Exercise brief:
Transcribe only the lines from the line with "The build123d and" through the line with "make_grip()", exactly, counting both of those lines as part of the stretch.

Data supplied:
#####
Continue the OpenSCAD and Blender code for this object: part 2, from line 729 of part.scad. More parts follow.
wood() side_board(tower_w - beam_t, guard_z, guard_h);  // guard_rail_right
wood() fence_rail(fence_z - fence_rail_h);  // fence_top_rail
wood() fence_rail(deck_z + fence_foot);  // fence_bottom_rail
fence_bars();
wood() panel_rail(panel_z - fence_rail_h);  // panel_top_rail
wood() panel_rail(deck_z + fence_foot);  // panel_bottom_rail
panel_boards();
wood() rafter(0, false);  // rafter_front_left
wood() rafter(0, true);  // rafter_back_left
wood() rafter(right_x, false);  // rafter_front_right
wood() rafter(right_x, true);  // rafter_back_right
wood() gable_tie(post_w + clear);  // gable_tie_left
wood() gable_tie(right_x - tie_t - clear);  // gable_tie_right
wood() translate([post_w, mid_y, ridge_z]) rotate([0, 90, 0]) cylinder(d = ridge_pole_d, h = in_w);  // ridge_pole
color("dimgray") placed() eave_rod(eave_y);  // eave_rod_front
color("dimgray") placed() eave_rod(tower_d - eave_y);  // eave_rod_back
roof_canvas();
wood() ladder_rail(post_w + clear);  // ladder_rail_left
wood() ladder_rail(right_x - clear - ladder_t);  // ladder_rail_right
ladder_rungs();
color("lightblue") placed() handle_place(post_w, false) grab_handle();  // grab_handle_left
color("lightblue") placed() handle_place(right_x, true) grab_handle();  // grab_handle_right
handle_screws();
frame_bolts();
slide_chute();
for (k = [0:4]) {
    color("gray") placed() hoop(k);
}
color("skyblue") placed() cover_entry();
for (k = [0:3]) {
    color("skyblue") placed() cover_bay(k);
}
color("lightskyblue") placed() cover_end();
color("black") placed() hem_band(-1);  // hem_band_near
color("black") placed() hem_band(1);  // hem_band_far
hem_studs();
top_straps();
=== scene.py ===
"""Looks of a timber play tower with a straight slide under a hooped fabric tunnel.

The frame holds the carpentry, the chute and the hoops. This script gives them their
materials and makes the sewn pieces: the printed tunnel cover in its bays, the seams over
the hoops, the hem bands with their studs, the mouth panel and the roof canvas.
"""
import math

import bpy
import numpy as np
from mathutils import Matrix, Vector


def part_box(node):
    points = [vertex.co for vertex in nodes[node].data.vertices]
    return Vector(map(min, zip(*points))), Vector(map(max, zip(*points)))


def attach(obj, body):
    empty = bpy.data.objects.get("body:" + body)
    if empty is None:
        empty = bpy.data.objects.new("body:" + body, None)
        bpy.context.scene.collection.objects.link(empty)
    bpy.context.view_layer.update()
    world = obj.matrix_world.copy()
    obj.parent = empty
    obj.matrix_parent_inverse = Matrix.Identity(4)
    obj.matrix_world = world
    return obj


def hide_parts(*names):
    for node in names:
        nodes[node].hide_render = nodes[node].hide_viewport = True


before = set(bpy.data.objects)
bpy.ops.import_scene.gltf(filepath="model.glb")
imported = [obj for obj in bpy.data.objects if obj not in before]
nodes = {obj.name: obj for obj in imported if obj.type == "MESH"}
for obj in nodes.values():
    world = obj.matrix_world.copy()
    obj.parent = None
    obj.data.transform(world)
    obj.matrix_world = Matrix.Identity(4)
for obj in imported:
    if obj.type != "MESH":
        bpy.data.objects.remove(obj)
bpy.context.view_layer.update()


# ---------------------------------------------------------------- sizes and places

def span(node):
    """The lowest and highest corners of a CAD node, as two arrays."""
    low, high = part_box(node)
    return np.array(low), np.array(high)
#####
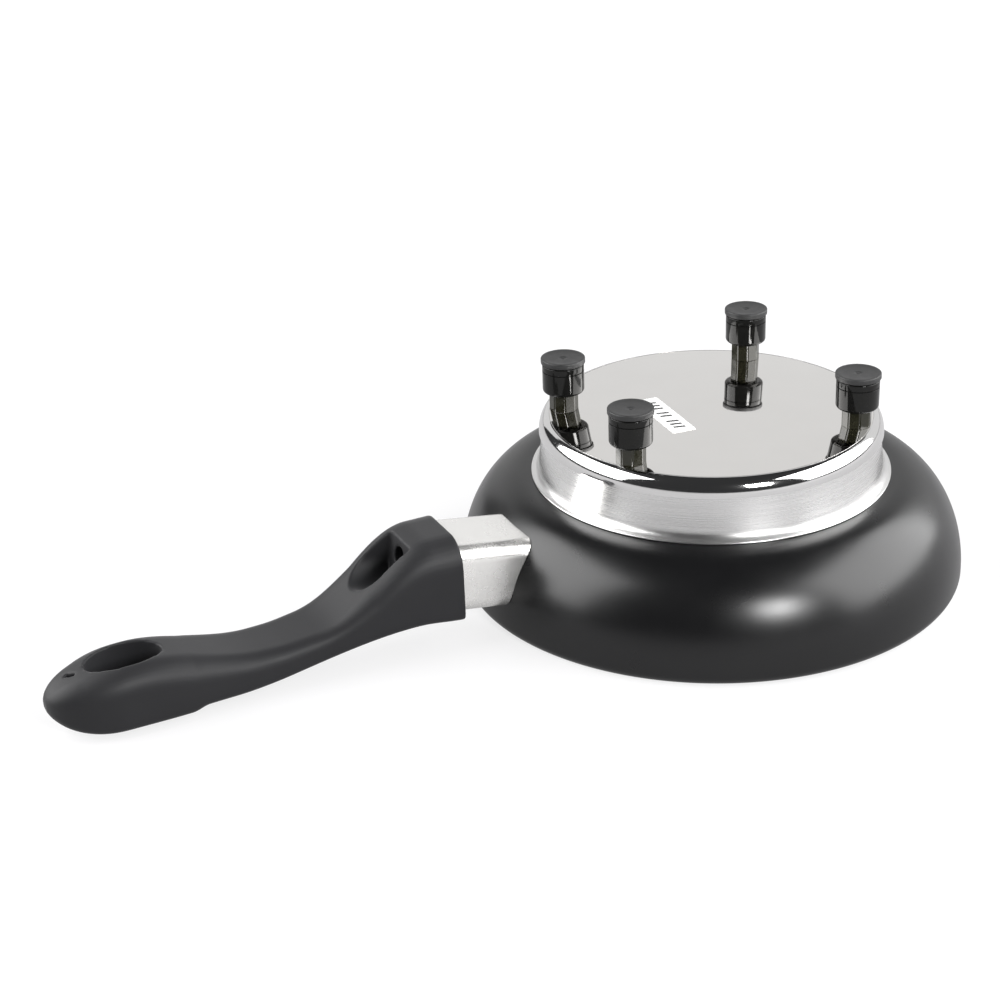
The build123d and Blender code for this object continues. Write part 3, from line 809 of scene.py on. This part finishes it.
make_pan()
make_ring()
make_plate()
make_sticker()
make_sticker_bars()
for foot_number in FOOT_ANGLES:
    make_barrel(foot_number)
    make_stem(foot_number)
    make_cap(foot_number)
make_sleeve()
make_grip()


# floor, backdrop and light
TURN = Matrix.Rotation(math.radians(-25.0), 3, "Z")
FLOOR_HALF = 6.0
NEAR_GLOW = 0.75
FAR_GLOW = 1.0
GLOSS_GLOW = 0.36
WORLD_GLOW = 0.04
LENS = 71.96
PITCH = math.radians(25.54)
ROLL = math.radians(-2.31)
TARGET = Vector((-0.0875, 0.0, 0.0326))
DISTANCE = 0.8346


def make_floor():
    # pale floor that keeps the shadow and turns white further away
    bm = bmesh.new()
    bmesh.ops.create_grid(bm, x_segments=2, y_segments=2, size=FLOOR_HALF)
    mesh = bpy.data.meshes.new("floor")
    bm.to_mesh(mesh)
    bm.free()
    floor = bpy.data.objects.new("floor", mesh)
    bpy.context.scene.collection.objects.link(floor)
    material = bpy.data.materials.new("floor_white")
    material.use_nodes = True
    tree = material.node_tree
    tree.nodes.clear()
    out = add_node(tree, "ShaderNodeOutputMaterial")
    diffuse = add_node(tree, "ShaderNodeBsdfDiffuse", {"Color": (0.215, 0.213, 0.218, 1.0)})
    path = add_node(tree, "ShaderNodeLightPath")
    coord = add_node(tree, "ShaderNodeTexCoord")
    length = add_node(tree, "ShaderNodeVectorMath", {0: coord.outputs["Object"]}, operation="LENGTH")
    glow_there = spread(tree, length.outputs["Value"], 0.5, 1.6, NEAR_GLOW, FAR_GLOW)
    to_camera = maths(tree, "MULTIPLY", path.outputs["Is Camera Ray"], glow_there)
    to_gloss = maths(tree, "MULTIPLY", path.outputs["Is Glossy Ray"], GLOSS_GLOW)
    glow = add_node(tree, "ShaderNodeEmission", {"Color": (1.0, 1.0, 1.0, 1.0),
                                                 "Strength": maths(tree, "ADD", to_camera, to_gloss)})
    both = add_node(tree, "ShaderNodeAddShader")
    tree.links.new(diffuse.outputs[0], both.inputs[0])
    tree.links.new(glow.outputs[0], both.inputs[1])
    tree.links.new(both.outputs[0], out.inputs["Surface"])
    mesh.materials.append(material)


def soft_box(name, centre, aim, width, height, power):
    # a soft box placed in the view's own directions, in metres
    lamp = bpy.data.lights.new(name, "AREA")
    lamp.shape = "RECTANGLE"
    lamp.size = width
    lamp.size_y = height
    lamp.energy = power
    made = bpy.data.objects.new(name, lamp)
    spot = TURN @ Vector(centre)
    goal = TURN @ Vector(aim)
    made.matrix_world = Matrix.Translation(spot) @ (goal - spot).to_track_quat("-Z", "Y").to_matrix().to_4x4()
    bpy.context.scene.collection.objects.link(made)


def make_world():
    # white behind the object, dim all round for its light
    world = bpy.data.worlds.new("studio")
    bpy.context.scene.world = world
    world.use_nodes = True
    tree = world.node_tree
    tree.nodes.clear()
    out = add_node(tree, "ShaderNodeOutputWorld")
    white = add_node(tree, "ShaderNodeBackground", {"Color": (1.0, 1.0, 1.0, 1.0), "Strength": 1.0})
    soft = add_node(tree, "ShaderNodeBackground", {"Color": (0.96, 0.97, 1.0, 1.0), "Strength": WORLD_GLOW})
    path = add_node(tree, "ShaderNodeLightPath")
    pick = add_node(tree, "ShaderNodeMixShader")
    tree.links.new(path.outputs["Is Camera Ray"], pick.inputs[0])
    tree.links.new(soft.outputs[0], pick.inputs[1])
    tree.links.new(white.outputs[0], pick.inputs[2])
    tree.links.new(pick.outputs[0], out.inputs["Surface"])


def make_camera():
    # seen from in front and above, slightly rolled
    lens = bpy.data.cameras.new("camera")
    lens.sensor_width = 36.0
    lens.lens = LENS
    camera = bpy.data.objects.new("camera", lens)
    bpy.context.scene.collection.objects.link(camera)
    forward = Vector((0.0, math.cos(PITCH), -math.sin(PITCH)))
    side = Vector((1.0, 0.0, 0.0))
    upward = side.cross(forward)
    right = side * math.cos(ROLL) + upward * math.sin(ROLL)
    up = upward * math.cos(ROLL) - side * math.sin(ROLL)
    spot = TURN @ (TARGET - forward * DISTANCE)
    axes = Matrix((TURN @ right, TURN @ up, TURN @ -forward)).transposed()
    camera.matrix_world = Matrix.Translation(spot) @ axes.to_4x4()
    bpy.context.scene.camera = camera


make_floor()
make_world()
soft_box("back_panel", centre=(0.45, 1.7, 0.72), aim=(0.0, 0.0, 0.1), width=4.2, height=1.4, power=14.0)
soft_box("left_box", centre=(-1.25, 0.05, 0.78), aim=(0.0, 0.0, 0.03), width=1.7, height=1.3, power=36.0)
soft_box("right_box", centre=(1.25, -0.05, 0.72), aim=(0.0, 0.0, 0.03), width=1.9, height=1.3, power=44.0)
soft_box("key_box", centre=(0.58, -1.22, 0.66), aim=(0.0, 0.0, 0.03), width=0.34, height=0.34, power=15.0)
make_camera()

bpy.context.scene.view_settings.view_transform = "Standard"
#####
Final result:
The build123d and Blender code for this object continues. Write part 3, from line 809 of scene.py on. This part finishes it.
make_pan()
make_ring()
make_plate()
make_sticker()
make_sticker_bars()
for foot_number in FOOT_ANGLES:
    make_barrel(foot_number)
    make_stem(foot_number)
    make_cap(foot_number)
make_sleeve()
make_grip()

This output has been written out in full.